_What you are asked to do_
From the listing below, copy only the lines running from the line that contains "---- three.js geometry" to the line that contains "obj.matrix_world = world", both included.

_Raw data_
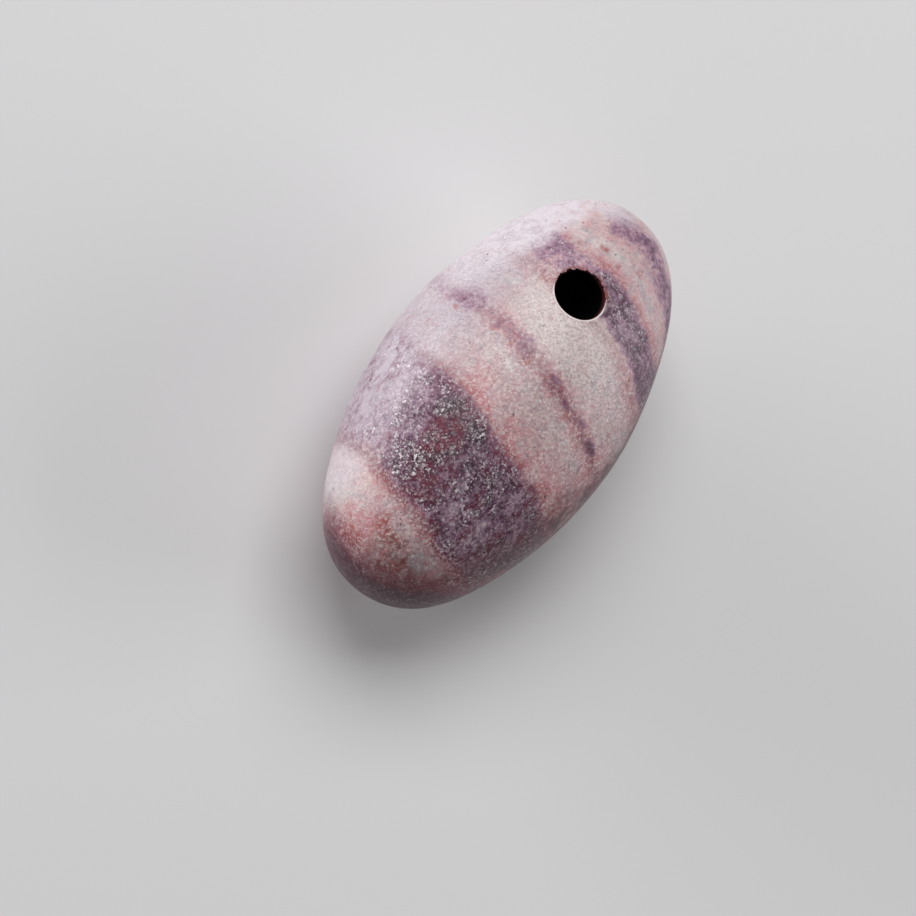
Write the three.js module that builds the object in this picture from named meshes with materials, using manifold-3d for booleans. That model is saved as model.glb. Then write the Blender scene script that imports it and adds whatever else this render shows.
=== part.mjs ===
// Shiva lingam stone: a river cobble of banded sandstone, ground and tumbled to an ovoid and
// drilled through near one end so that a cord can carry it.  It is one piece of stone.
//
// Millimetres, +Z up.  The stone lies on its small worn flat, with its length along X and the
// drilled end at +X.  The origin is on the surface that it lies on, under its middle.

import * as THREE from 'three';
import { mergeVertices } from 'three/addons/utils/BufferGeometryUtils.js';
import Module from 'manifold-3d';

const wasm = await Module();
wasm.setup();

// ---- driving dimensions, in millimetres -------------------------------------------------------

const LENGTH = 25.0;        // tip to tip
const WIDTH = 13.6;         // across the middle, lying down
const GIRTH_HEIGHT = 12.5;  // top to bottom across the middle, before the flat was worn
const FLAT_DEPTH = 0.25;    // how much the flat takes off the underside

// A tumbled stone isn't a true ellipsoid: its middle and its shoulders stand a little proud, and
// its tips are a little blunt.  This is how far it swells and shrinks about the ellipsoid.
const SWELL = 0.008;

const HOLE_DIAMETER = 2.75; // a drill of 2.5 mm, opened by its own wobble
const HOLE_ALONG = 5.5;     // from the middle of the stone towards the drilled end
const HOLE_ASIDE = 0.7;     // from the centre line: it was drilled by hand

// ---- how finely the round shapes are cut into flats -------------------------------------------

const FACETS_AROUND = 80;
const FACETS_ALONG = 50;
const HOLE_FACETS = 48;

// ---- stone ------------------------------------------------------------------------------------

const STONE_FINISH = new THREE.MeshStandardMaterial({
  name: 'tumbled_sandstone',
  color: '#9b858a',
  roughness: 0.45,
  metalness: 0,
});

// How far the stone reaches in a direction at this angle from its +X tip, as a share of the
// ellipsoid: least at the tips and between middle and shoulder, most at the middle and shoulder.
function reach(angleFromTip) {
  return 1 - SWELL * Math.cos(6 * angleFromTip);
}

function ovoidGeometry() {
  const halfLength = LENGTH / 2 / reach(0);
  const halfWidth = WIDTH / 2 / reach(Math.PI / 2);
  const halfHeight = GIRTH_HEIGHT / 2 / reach(Math.PI / 2);

  // The sphere's poles are turned to the two tips, so that its rows follow the stone's length.
  const ovoid = new THREE.SphereGeometry(1, FACETS_AROUND, FACETS_ALONG);
  ovoid.rotateZ(-Math.PI / 2);

  const point = new THREE.Vector3();
  const positions = ovoid.getAttribute('position');
  for (let i = 0; i < positions.count; i += 1) {
    point.fromBufferAttribute(positions, i).normalize();
    point.multiplyScalar(reach(Math.acos(THREE.MathUtils.clamp(point.x, -1, 1))));
    positions.setXYZ(i, point.x * halfLength, point.y * halfWidth, point.z * halfHeight);
  }

  ovoid.translate(0, 0, GIRTH_HEIGHT / 2 - FLAT_DEPTH);
  return ovoid;
}

function drillGeometry() {
  const drill = new THREE.CylinderGeometry(
    HOLE_DIAMETER / 2, HOLE_DIAMETER / 2, 2 * GIRTH_HEIGHT, HOLE_FACETS,
  );
  drill.rotateX(Math.PI / 2);
  drill.translate(HOLE_ALONG, HOLE_ASIDE, GIRTH_HEIGHT / 2);
  return drill;
}

// Everything under the surface that the stone lies on: worn away, it leaves the flat.
function wornAwayGeometry() {
  const wornAway = new THREE.BoxGeometry(2 * LENGTH, 2 * WIDTH, GIRTH_HEIGHT);
  wornAway.translate(0, 0, -GIRTH_HEIGHT / 2);
  return wornAway;
}

// ---- three.js geometry to a solid and back -----------------------------------------------------

function toSolid(geometry) {
  const positionsOnly = geometry.clone();
  positionsOnly.deleteAttribute('normal');
  positionsOnly.deleteAttribute('uv');
  const merged = mergeVertices(positionsOnly, 1e-4);
  return new wasm.Manifold(new wasm.Mesh({
    numProp: 3,
    vertProperties: new Float32Array(merged.getAttribute('position').array),
    triVerts: new Uint32Array(merged.index.array),
  }));
}

function toGeometry(solid) {
  const mesh = solid.getMesh();
  const geometry = new THREE.BufferGeometry();
  geometry.setAttribute('position', new THREE.BufferAttribute(mesh.vertProperties, 3));
  geometry.setIndex(new THREE.BufferAttribute(mesh.triVerts, 1));
  geometry.computeVertexNormals();
  return geometry;
}

function stone() {
  const drilled = toSolid(ovoidGeometry()).subtract(toSolid(drillGeometry()));
  const worn = drilled.subtract(toSolid(wornAwayGeometry()));
  const mesh = new THREE.Mesh(toGeometry(worn), STONE_FINISH);
  mesh.name = 'stone';
  return mesh;
}

const lingam = new THREE.Group();
lingam.add(stone());

export default lingam;
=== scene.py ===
# %% [markdown]
# # A shiva lingam stone
# A shiva lingam is a cobble of banded sandstone from a river bed, ground to an ovoid, tumbled to
# a satin shine and, when it is meant to be worn, drilled through near one end.  It is a single
# piece of stone, so this lesson dresses a single solid, which has the true size and the true hole.
# The stone made here takes its place: the same ovoid, with the chipped rim, the small unevenness
# of a hand-ground stone, and the colours of its layers.

# %% Load the frame
import math

import bpy
from mathutils import Matrix, Vector


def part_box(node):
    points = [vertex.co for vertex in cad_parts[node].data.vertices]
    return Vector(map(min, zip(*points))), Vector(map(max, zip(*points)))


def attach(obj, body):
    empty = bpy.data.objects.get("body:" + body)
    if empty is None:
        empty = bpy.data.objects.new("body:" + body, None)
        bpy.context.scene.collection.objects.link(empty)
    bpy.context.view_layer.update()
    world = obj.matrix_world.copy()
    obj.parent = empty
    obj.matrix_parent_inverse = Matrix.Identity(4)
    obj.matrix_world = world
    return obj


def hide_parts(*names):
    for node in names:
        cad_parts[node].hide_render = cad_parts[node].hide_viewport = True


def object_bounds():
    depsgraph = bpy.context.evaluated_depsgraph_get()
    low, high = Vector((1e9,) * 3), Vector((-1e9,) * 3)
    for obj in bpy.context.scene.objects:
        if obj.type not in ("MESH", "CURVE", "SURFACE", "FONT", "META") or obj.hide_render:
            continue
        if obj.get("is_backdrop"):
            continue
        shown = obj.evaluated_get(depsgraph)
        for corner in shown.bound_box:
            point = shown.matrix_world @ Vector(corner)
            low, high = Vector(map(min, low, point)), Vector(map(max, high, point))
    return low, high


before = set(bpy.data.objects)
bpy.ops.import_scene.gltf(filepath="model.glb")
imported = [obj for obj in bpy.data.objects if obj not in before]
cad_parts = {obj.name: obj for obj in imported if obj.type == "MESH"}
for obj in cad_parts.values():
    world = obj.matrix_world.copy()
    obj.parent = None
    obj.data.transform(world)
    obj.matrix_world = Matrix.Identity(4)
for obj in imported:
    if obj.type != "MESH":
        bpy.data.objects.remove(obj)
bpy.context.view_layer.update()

# %% [markdown]
# ## Sizes
# Everything is in metres, as in the frame.  The length and the width are read from the solid.
# What the box doesn't show, such as the hole and the flat that the stone lies on, is named here
# with the value that the solid was made with.  The drilled end points to +X.  The long side towards
# -Y, which comes lower in the picture, is called the near side, and the other one the far side.

# %% The stone's sizes
MM = 0.001

low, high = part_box("stone")
LENGTH = high.x - low.x
WIDTH = high.y - low.y
FLAT_DEPTH = 0.25 * MM                      # what the small flat takes off the underside
GIRTH_HEIGHT = high.z - low.z + FLAT_DEPTH
SWELL = 0.008                               # middle and shoulders stand proud of an ellipsoid
SWELL_WAVES = 6                             # counted once round, from tip to tip and back

HOLE_DIAMETER = 2.75 * MM
HOLE_ALONG = 5.5 * MM                       # from the middle towards the drilled end
HOLE_ASIDE = 0.7 * MM                       # off the centre line, towards the far side

GRAIN = 0.10 * MM                           # a grain of the sand that the stone is made of
MIDDLE = Vector((0, 0, GIRTH_HEIGHT / 2 - FLAT_DEPTH))

print("length, width, height in mm:", [round(v / MM, 2) for v in (LENGTH, WIDTH, high.z - low.z)])

# %% [markdown]
# ## Camera
# The camera looks down on the stone through a long lens, from the side of the undrilled end.  It
# is turned about its own axis until the stone's length climbs to the upper right.  It is built
# from three directions, back, right and up, which are the columns of its matrix.

# %% Camera
CAMERA_ELEVATION = math.radians(70.6)
CAMERA_AZIMUTH = math.radians(154.6)        # measured from +X, anticlockwise seen from above
LENGTH_CLIMBS = math.radians(53.7)          # the angle of the stone's length in the picture
CAMERA_DISTANCE = 260 * MM
PICTURE_WIDTH = 47.5 * MM                   # what the picture takes in at the stone's distance
STONE_RIGHT_OF_CENTRE = 2.1 * MM
STONE_ABOVE_CENTRE = 2.9 * MM

back = Vector((
    math.cos(CAMERA_ELEVATION) * math.cos(CAMERA_AZIMUTH),
    math.cos(CAMERA_ELEVATION) * math.sin(CAMERA_AZIMUTH),
    math.sin(CAMERA_ELEVATION),
))
length_seen = (Vector((1, 0, 0)) - back * back.x).normalized()
right = Matrix.Rotation(-LENGTH_CLIMBS, 3, back) @ length_seen
up = back.cross(right)


def placed(name, data):
    """A new object with this data, in the scene."""
    made = bpy.data.objects.new(name, data)
    bpy.context.scene.collection.objects.link(made)
    return made


camera = placed("camera", bpy.data.cameras.new("camera"))
bpy.context.scene.camera = camera
camera.data.sensor_width = 36
camera.data.lens = camera.data.sensor_width * CAMERA_DISTANCE / PICTURE_WIDTH
camera.data.clip_start = 10 * MM
camera.data.clip_end = 2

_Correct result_
// ---- three.js geometry to a solid and back -----------------------------------------------------

function toSolid(geometry) {
  const positionsOnly = geometry.clone();
  positionsOnly.deleteAttribute('normal');
  positionsOnly.deleteAttribute('uv');
  const merged = mergeVertices(positionsOnly, 1e-4);
  return new wasm.Manifold(new wasm.Mesh({
    numProp: 3,
    vertProperties: new Float32Array(merged.getAttribute('position').array),
    triVerts: new Uint32Array(merged.index.array),
  }));
}

function toGeometry(solid) {
  const mesh = solid.getMesh();
  const geometry = new THREE.BufferGeometry();
  geometry.setAttribute('position', new THREE.BufferAttribute(mesh.vertProperties, 3));
  geometry.setIndex(new THREE.BufferAttribute(mesh.triVerts, 1));
  geometry.computeVertexNormals();
  return geometry;
}

function stone() {
  const drilled = toSolid(ovoidGeometry()).subtract(toSolid(drillGeometry()));
  const worn = drilled.subtract(toSolid(wornAwayGeometry()));
  const mesh = new THREE.Mesh(toGeometry(worn), STONE_FINISH);
  mesh.name = 'stone';
  return mesh;
}

const lingam = new THREE.Group();
lingam.add(stone());

export default lingam;
=== scene.py ===
# %% [markdown]
# # A shiva lingam stone
# A shiva lingam is a cobble of banded sandstone from a river bed, ground to an ovoid, tumbled to
# a satin shine and, when it is meant to be worn, drilled through near one end.  It is a single
# piece of stone, so this lesson dresses a single solid, which has the true size and the true hole.
# The stone made here takes its place: the same ovoid, with the chipped rim, the small unevenness
# of a hand-ground stone, and the colours of its layers.

# %% Load the frame
import math

import bpy
from mathutils import Matrix, Vector


def part_box(node):
    points = [vertex.co for vertex in cad_parts[node].data.vertices]
    return Vector(map(min, zip(*points))), Vector(map(max, zip(*points)))


def attach(obj, body):
    empty = bpy.data.objects.get("body:" + body)
    if empty is None:
        empty = bpy.data.objects.new("body:" + body, None)
        bpy.context.scene.collection.objects.link(empty)
    bpy.context.view_layer.update()
    world = obj.matrix_world.copy()
    obj.parent = empty
    obj.matrix_parent_inverse = Matrix.Identity(4)
    obj.matrix_world = world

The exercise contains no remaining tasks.